### Recorded data:
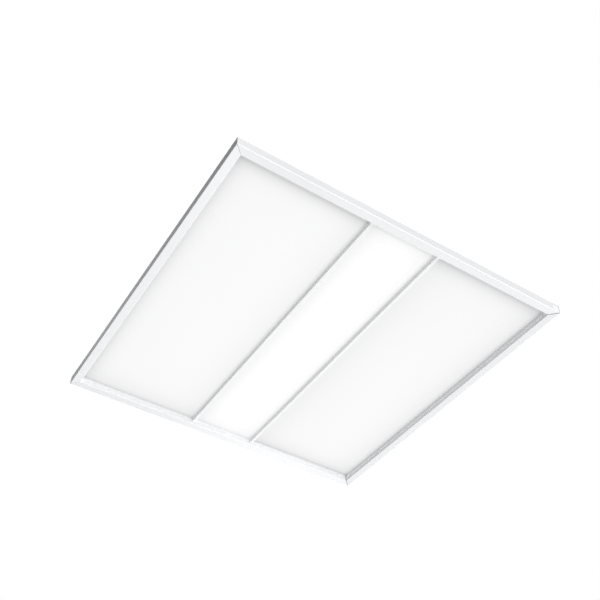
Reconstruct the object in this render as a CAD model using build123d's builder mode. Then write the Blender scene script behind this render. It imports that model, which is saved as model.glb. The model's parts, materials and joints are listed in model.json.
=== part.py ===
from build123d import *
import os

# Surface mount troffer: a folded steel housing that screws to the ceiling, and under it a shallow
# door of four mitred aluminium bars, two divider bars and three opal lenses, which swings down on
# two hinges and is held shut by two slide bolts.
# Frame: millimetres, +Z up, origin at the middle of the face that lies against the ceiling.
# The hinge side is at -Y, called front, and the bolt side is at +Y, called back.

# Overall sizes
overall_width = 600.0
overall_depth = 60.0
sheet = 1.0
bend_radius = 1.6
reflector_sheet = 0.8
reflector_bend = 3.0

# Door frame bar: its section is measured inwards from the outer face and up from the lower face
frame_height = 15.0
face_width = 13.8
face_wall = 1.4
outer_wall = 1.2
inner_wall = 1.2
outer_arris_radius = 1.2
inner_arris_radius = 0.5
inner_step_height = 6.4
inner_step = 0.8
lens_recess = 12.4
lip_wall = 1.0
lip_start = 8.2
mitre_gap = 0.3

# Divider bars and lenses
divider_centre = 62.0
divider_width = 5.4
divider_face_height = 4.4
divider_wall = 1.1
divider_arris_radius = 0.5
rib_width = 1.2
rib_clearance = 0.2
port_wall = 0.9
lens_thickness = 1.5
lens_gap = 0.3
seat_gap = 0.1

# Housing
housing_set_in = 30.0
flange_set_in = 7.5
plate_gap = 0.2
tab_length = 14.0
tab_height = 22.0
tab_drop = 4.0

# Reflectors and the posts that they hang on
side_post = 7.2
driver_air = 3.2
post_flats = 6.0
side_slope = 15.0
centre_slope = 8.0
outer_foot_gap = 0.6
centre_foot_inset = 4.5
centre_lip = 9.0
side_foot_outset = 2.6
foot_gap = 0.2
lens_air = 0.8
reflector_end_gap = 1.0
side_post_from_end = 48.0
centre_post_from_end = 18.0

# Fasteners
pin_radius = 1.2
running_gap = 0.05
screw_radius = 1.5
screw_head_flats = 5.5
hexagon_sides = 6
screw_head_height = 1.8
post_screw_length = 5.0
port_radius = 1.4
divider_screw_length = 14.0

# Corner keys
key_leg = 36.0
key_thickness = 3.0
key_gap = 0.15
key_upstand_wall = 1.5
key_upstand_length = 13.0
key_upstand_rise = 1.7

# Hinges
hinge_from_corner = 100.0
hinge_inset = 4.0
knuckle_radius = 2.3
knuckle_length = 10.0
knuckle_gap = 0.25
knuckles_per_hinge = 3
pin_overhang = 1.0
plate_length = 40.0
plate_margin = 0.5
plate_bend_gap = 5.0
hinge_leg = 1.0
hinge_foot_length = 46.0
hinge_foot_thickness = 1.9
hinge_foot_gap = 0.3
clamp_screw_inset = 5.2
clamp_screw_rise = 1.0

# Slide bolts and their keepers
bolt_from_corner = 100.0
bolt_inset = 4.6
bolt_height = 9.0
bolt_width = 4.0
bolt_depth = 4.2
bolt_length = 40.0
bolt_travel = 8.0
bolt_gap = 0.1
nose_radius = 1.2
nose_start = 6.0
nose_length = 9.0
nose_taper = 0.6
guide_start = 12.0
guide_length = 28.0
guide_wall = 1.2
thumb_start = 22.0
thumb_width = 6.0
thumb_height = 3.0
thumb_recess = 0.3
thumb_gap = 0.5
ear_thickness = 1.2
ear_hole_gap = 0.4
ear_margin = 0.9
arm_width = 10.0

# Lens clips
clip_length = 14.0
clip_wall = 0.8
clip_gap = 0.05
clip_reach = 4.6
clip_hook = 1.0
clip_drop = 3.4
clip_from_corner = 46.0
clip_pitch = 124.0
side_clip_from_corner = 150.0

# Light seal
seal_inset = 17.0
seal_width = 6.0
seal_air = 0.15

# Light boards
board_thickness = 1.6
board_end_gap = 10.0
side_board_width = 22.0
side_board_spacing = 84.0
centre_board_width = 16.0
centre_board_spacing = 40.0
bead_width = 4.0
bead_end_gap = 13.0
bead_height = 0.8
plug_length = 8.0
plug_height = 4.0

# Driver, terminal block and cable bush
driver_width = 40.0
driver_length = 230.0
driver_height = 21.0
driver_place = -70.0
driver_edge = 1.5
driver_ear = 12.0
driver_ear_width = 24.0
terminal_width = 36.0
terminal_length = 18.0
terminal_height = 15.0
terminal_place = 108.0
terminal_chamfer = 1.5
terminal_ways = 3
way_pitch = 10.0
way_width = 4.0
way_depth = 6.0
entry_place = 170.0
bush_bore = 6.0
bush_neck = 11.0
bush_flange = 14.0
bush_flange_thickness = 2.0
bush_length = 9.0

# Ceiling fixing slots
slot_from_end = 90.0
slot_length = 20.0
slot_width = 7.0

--

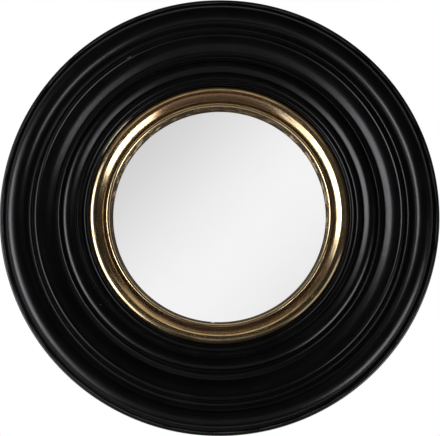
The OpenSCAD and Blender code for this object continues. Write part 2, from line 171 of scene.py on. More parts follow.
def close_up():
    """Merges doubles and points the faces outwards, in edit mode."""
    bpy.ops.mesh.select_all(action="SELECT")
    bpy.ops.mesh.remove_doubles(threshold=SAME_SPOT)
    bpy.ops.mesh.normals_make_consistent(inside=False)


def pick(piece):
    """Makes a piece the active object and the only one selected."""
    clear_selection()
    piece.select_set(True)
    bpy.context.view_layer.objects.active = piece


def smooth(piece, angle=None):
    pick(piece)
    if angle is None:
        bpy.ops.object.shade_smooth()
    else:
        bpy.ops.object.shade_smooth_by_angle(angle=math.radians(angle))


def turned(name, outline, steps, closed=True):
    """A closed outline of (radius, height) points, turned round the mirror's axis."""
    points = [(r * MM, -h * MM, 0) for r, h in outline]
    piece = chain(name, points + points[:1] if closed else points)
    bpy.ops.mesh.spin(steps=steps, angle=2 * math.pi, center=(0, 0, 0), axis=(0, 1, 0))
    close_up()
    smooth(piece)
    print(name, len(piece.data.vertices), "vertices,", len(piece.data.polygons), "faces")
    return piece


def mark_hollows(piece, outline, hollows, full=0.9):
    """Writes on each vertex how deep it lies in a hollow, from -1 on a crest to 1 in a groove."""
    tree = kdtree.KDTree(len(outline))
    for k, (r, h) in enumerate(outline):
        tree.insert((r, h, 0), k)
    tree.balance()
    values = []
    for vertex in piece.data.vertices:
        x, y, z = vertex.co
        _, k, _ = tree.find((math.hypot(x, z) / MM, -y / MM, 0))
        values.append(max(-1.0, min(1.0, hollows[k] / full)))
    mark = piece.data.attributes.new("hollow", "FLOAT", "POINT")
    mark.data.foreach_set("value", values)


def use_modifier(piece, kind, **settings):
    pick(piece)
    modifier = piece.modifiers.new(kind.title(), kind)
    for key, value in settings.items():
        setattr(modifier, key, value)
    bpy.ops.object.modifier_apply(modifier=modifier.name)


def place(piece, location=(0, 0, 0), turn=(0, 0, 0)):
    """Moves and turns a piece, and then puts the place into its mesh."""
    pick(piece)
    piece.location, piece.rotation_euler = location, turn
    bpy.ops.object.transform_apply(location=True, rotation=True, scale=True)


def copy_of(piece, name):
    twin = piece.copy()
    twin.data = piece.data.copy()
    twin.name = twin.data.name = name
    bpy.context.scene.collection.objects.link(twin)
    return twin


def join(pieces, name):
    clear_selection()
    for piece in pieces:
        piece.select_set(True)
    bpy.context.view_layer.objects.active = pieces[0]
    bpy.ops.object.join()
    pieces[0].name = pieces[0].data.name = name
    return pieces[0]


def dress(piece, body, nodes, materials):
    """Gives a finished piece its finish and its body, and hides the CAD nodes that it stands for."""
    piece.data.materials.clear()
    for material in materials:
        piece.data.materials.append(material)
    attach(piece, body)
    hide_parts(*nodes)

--

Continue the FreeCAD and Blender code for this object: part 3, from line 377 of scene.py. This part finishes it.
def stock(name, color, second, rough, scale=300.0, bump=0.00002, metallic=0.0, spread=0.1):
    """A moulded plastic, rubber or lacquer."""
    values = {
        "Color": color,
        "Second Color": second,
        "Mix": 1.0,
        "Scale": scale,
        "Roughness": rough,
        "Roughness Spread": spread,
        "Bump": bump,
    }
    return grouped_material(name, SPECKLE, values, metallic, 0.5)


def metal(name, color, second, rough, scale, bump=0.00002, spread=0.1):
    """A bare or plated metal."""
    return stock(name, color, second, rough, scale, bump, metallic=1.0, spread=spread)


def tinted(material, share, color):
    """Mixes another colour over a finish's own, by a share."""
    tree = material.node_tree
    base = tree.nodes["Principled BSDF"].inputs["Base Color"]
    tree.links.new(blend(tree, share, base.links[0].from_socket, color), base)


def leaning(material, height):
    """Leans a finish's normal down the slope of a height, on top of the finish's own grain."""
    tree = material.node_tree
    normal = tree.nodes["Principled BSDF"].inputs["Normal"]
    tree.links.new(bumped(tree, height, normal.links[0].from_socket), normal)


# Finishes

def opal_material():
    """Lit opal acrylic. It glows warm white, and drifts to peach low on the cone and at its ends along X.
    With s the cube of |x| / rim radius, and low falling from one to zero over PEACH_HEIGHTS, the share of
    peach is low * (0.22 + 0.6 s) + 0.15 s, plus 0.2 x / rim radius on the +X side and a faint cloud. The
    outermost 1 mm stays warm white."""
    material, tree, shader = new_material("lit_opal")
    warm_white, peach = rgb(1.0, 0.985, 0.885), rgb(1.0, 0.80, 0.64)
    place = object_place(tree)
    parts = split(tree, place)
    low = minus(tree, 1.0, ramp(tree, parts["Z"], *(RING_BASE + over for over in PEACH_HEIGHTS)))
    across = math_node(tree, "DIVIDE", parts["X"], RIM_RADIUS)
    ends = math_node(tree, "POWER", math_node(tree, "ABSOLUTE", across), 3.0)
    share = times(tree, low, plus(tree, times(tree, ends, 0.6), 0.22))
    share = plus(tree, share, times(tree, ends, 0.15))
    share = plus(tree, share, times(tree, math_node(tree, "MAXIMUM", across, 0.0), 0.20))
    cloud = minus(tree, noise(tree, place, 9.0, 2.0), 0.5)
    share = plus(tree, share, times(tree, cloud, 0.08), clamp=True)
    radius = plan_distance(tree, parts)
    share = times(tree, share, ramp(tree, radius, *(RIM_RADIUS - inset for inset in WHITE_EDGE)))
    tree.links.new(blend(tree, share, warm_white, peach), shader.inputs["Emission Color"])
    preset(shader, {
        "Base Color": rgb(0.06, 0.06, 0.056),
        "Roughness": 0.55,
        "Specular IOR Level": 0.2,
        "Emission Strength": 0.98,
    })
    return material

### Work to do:
Emit only the lines from the one containing "The OpenSCAD and" through the one containing "bpy.ops.object.shade_smooth_by_angle(angle=math.radians(angle))", copied exactly.

### Response:
The OpenSCAD and Blender code for this object continues. Write part 2, from line 171 of scene.py on. More parts follow.
def close_up():
    """Merges doubles and points the faces outwards, in edit mode."""
    bpy.ops.mesh.select_all(action="SELECT")
    bpy.ops.mesh.remove_doubles(threshold=SAME_SPOT)
    bpy.ops.mesh.normals_make_consistent(inside=False)


def pick(piece):
    """Makes a piece the active object and the only one selected."""
    clear_selection()
    piece.select_set(True)
    bpy.context.view_layer.objects.active = piece


def smooth(piece, angle=None):
    pick(piece)
    if angle is None:
        bpy.ops.object.shade_smooth()
    else:
        bpy.ops.object.shade_smooth_by_angle(angle=math.radians(angle))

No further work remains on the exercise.